D’autres comètes sont périodiques, telle la comète de Halley avec une période de 76 années, et passent régulièrement près du Soleil. A chaque passage, elles perdent une partie de leur masse et finissent donc par « s’éteindre », faute de matière à sublimer : leur espérance de vie est donc très courte en comparaison avec l’âge du système solaire.
Les comètes étant nées en même temps que celui-ci, on peut se demander pourquoi on voit encore aujourd’hui des comètes périodiques ?
Il arrive que certaines des comètes issues du nuage de Oort passent à proximité d’une planète lors de leur périple autour du Soleil. Leur trajectoire est alors modifiée et dans certains cas, celle-ci peut aboutir à une orbite elliptique fermée, et donc à une comète périodique. Ce mécanisme explique la présence des comètes périodiques à toutes les époques.

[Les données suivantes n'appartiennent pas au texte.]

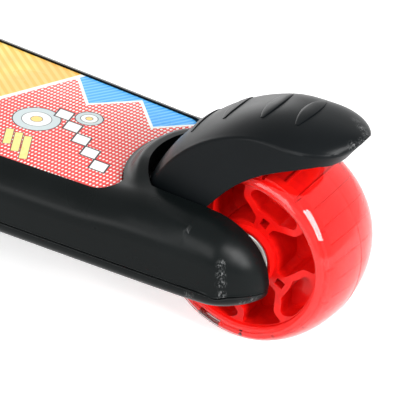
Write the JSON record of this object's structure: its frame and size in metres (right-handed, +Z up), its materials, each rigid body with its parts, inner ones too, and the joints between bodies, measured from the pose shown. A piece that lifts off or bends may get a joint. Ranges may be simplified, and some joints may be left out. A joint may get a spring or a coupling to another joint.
{
  "type": "three-wheel kick scooter",
  "caption": "Child's folding kick scooter with a moulded deck, lean-to-steer front wheels, a hinged fender brake over the small rear wheel and a height-adjustable bar.",
  "frame": {"origin": "on the ground, in the middle of the scooter's length and width", "axes": "+X forward (towards the two front wheels), +Y to the rider's left, +Z up"},
  "size_m": [0.55, 0.298, 0.8085],
  "materials": {
    "black_plastic": "fine-grained black moulded plastic with soft highlights",
    "frame_plastic": "matt black glass-filled plastic",
    "panel_print": "printed film: red dots on white, yellow and blue areas",
    "zinc_steel": "bright zinc-plated steel",
    "bearing_steel": "ground steel with dark seals",
    "nylon": "off-white nylon",
    "elastomer": "red polyurethane bushing",
    "tube_aluminium": "satin anodised tube",
    "grip_rubber": "soft black rubber with ribs",
    "button_red": "red moulded button",
    "clear_tyre": "clear polyurethane, tinted red by the core behind it",
    "core_red": "glossy red moulded core",
    "light_circuit": "small potted light module"
  },
  "bodies": {
    "deck": {"deck_top_shell": "black_plastic", "deck_bottom_shell": "black_plastic", "deck_panel": "panel_print", "rear_axle_bolt": "zinc_steel", "rear_axle_nut": "zinc_steel", "rear_spacer_left": "nylon", "rear_spacer_right": "nylon", "rear_magnet_sleeve": "zinc_steel", "brake_pivot_pin": "zinc_steel", "brake_spring": "zinc_steel", "front_frame": "frame_plastic", "kingpin_bolt": "zinc_steel", "kingpin_nut": "zinc_steel", "upper_bushing": "elastomer", "lower_bushing": "elastomer", "fold_bolt": "zinc_steel", "fold_nut": "zinc_steel", "foot_bolt_1": "zinc_steel", "foot_bolt_2": "zinc_steel", "foot_bolt_3": "zinc_steel", "foot_bolt_4": "zinc_steel"},
    "rear_wheel": {"rear_tyre": "clear_tyre", "rear_core": "core_red", "rear_bearing_left": "bearing_steel", "rear_bearing_right": "bearing_steel", "rear_light_module": "light_circuit"},
    "brake": {"rear_brake_fender": "black_plastic"},
    "truck": {"truck_beam": "frame_plastic", "front_axle_bolt_left": "zinc_steel", "front_axle_bolt_right": "zinc_steel", "front_spacer_left": "nylon", "front_spacer_right": "nylon", "front_magnet_sleeve_left": "zinc_steel", "front_magnet_sleeve_right": "zinc_steel"},
    "front_wheel_left": {"front_left_tyre": "clear_tyre", "front_left_core": "core_red", "front_left_bearing_left": "bearing_steel", "front_left_bearing_right": "bearing_steel", "front_left_light_module": "light_circuit"},
    "front_wheel_right": {"front_right_tyre": "clear_tyre", "front_right_core": "core_red", "front_right_bearing_left": "bearing_steel", "front_right_bearing_right": "bearing_steel", "front_right_light_module": "light_circuit"},
    "stem": {"stem_base": "frame_plastic", "lower_tube": "tube_aluminium", "tube_bush": "nylon", "clamp_collar": "frame_plastic", "clamp_skewer": "zinc_steel", "clamp_nut": "zinc_steel", "clamp_washer": "nylon"},
    "fold_button": {"fold_button": "button_red"},
    "upper_stem": {"upper_tube": "tube_aluminium", "handlebar_tee": "frame_plastic", "handlebar": "tube_aluminium", "grip_left": "grip_rubber", "grip_right": "grip_rubber"},
    "clamp_lever": {"clamp_lever": "black_plastic"}
  },
  "joints": [
    {"name": "rear_wheel_spin", "type": "hinge", "parent": "deck", "child": "rear_wheel", "pos_m": [-0.235, 0, 0.04], "axis": [0, 1, 0], "continuous": true},
    {"name": "brake_press", "type": "hinge", "parent": "deck", "child": "brake", "pos_m": [-0.19, 0, 0.048], "axis": [0, -1, 0], "range_deg": [0, 14], "stiffness_Nm_per_rad": 0.4, "springref_deg": -17.19, "deforming": ["brake_spring"]},
    {"name": "lean_steer", "type": "hinge", "parent": "deck", "child": "truck", "pos_m": [0.215, 0, 0.06], "axis": [0.7071, 0, 0.7071], "range_deg": [-12, 12], "stiffness_Nm_per_rad": 60},
    {"name": "front_left_spin", "type": "hinge", "parent": "truck", "child": "front_wheel_left", "pos_m": [0.215, 0.112, 0.06], "axis": [0, 1, 0], "continuous": true},
    {"name": "front_right_spin", "type": "hinge", "parent": "truck", "child": "front_wheel_right", "pos_m": [0.215, -0.112, 0.06], "axis": [0, 1, 0], "continuous": true},
    {"name": "stem_fold", "type": "hinge", "parent": "deck", "child": "stem", "pos_m": [0.18, 0, 0.122], "axis": [0, -1, 0], "range_deg": [0, 78]},
    {"name": "button_push", "type": "slide", "parent": "stem", "child": "fold_button", "axis": [0.9781, 0, 0.2079], "range_m": [0, 0.004], "stiffness_N_per_m": 500, "springref_m": -0.004},
    {"name": "height_slide", "type": "slide", "parent": "stem", "child": "upper_stem", "axis": [-0.2079, 0, 0.9781], "range_m": [-0.15, 0]},
    {"name": "lever_swing", "type": "hinge", "parent": "stem", "child": "clamp_lever", "pos_m": [0.1194, -0.027, 0.49659], "axis": [0.2079, 0, -0.9781], "range_deg": [0, 110]}
  ]
}
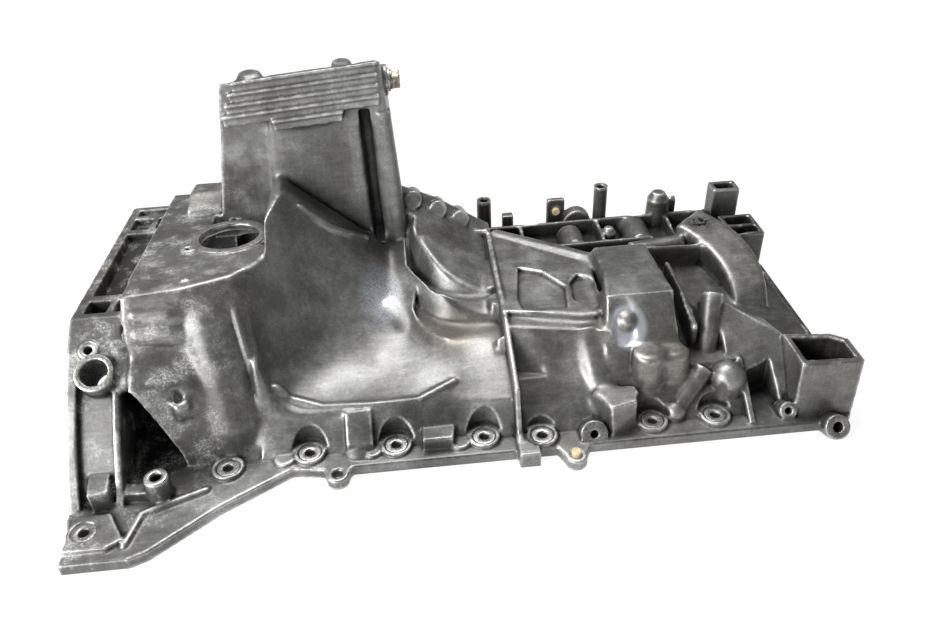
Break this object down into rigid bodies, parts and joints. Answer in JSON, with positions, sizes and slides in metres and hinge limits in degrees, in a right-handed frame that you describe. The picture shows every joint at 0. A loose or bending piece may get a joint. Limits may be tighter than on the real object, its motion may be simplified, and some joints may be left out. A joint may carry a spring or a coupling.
{
  "type": "engine oil pan",
  "caption": "Die-cast oil pan with a gasket rail, half bell flange, level sensor deck, tall sump tower with drain plug, scooped front wall and a ribbed shallow end.",
  "frame": {"origin": "middle of the bounding box at the gasket face, under the crankshaft line", "axes": "+X from the bell end to the front end of the engine, +Z from the gasket face to the bottom of the sump"},
  "size_m": [0.68, 0.482, 0.2753],
  "materials": {
    "cast_aluminium": "weathered die casting",
    "plug_steel": "dull",
    "washer_aluminium": "matt",
    "cream_plastic": "matt"
  },
  "bodies": {
    "root": {"pan_casting": "cast_aluminium", "drain_plug": "plug_steel", "drain_plug_washer": "washer_aluminium", "front_lug_peg": "cream_plastic", "rear_tab_peg": "cream_plastic"}
  },
  "joints": []
}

Localisation actuelle et observation :
C/2012 K1 Panstarrs a commencé cette année 2014 comme un objet de l’hémisphère nord et terminera en février/mars 2015 dans l’hémisphère sud.
Fin avril 2014, sa magnitude avait augmenté à 8.8, ce qui la rendait visible aux petits télescopes et aux jumelles à condition de savoir où la trouver.
Le 6 juin, la nuit de la photo, sa magnitude était estimée à 8 et elle était située entre la patte arrière de la Grande Ourse et le Petit Lion. L’étoile brillante en dessous à gauche est HIP 51 658, de magnitude 4,7.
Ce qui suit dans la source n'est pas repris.